From landscape design to economic development, equitable public space and infrastructure-reuse projects must interact with many different domains to fulfill their missions. But this web of partnerships and stakeholders also necessitates growing data collection and analysis responsibilities to measure performance and meet equity goals.
For the public spaces in the Five-City Equitable Development Workforce Pilot—a collaborative three-year effort to develop a replicable, scalable workforce training model for infrastructure reuse sites—these challenges are particularly acute. Three of the five sites work with external organizations to deliver their workforce training, and all five collaborate with a range of entities, including employers and wraparound service providers such as food pantries, to move participants along the pipeline to high-quality jobs.
In early June, members of the Five-City Pilot attended Policy Lab San Francisco–Workforce Development and Infrastructure Reuse, a convening coordinated by the High Line Network, a membership organization of equity-focused infrastructure-reuse projects, and Building Bridges Across the River, the DC-based organization that manages 11th Street Bridge Park and coordinates the pilot, to discuss shared challenges such as data collection. As part of the event, the authors led a workshop titled Narratives of Data: Data Collection for Effective Storytelling. Through this workshop, we helped participants, including the pilot sites, understand the importance of data sharing with partner organizations and empowered them to use data to tell their stories.
Understanding the power of data for storytelling
During our presentation, we explained a three-level data framework that can help sites and their partners understand their current level of data sophistication and how they can use the framework to promote their work:
- Level 1 consists of aggregate program direct-service or referral data (e.g., how many people were enrolled in or sent to internal or external services or training classes) and insights gained from staff interviews. These data are often required for grant reporting and are less likely to require data from external partners.
- Level 2 adds demographic and posttraining outcome data about individual Although these data require careful handling (e.g., deidentification) and often require data-sharing agreements with external partners, they are crucial for understanding equity. Data linked at the individual level can be analyzed by sites to assess if they’re consistently failing to help particular groups (e.g., residents who live closest to the public space, women of color, people with disabilities) at the same rate as other groups.

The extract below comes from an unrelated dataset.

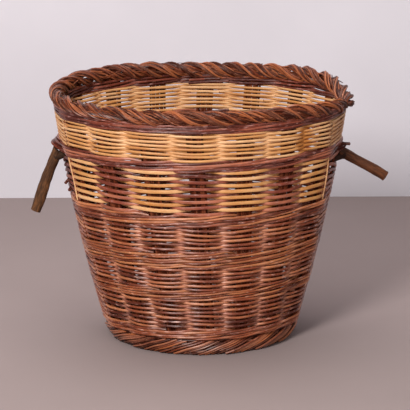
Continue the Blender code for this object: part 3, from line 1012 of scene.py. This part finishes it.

- Finally, level 3 incorporates data about a sites’ partnership structure and its community network, such as partnership network maps or community surveys. Though often reliant on external sources (e.g., partner websites or memoranda of understanding), these data are comparatively easier to obtain and add context for a more robust narrative about what opportunities the public space site brings to its surrounding neighborhoods.

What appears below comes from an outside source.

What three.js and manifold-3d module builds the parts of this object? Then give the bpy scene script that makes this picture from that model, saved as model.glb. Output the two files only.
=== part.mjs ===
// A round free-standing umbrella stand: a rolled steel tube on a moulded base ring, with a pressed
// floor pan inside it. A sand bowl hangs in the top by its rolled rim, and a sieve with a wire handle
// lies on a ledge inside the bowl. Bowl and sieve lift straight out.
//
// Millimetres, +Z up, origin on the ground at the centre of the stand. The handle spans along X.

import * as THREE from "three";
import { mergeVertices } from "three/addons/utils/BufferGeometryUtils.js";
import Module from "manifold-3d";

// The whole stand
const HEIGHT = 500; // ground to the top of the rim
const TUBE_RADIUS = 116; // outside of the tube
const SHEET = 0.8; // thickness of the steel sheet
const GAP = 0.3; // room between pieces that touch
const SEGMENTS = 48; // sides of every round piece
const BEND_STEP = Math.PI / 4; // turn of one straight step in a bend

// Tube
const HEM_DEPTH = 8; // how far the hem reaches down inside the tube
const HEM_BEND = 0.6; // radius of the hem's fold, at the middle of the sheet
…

As sites move up the levels, they can leverage the additional data sources to communicate an increasingly sophisticated narrative about their impact. Assessing a program’s role in narrowing earnings’ disparities, for example, requires information about posttraining outcomes (level 2) and existing disparities in the community (level 3).
As members of the High Line Network, all five pilot sites seek to ensure local residents share in the benefits created by new civic spaces, including economic development and housing affordability that may be beyond the expertise of park staff. Because parks can generate benefits (and potential harms) beyond their respective borders, park staff must similarly connect with those outside the park to amplify (or mitigate) that impact.
But this reliance on partner networks has also limited the Five-City Pilot sites’ ability to improve their data collection, which has largely remained at level 1 through the pilot’s second year. Although staff capacity has been an ongoing challenge, the sites’ biggest roadblock to reaching the second and third levels of data collection has been slow or nonexistent data-sharing from external partners. As an interviewee from one of the sites explained, “Having a lot of community partners and collaborative efforts is great, but [it means] you have to go through a lot of people to get data on things that [have happened].”
Improving data sharing practices within partner networks
The logistical challenges created by dense partner networks creates a tension that, left unaddressed, can stymie park practitioners’ efforts to understand and communicate their impact. As the number of partners grows, so too does the number of necessary data providers. To resolve this tension and begin using more robust data, sites can start attaching data-sharing agreements to contracts with partners. A well-crafted data-sharing agreement clearly identifies the following:
- the types of data to be shared, including clear definitions
- staff points of contact, including a process for handling staff turnover
- the frequency specified data will be shared
- steps to ensure data security, especially when working with sensitive data
In the context of workforce development, data security is particularly important because at level 2, external training and wraparound service providers are likely to have personally identifiable information (PII) such as a trainee’s address or date of birth. These data must be handled with sensitivity. Federal and state regulations establish specific rules for federal grantees working with PII, including specifications for secure data storage and transfer.
Data-sharing agreements are not a performance-measurement panacea, however. Equitable public space projects must still collect internal data, synthesize data across partners, and use the findings to communicate their impact. But effective data-sharing agreements can reduce friction between projects and their partners, making it easier for sites to develop and showcase the narratives created by their data.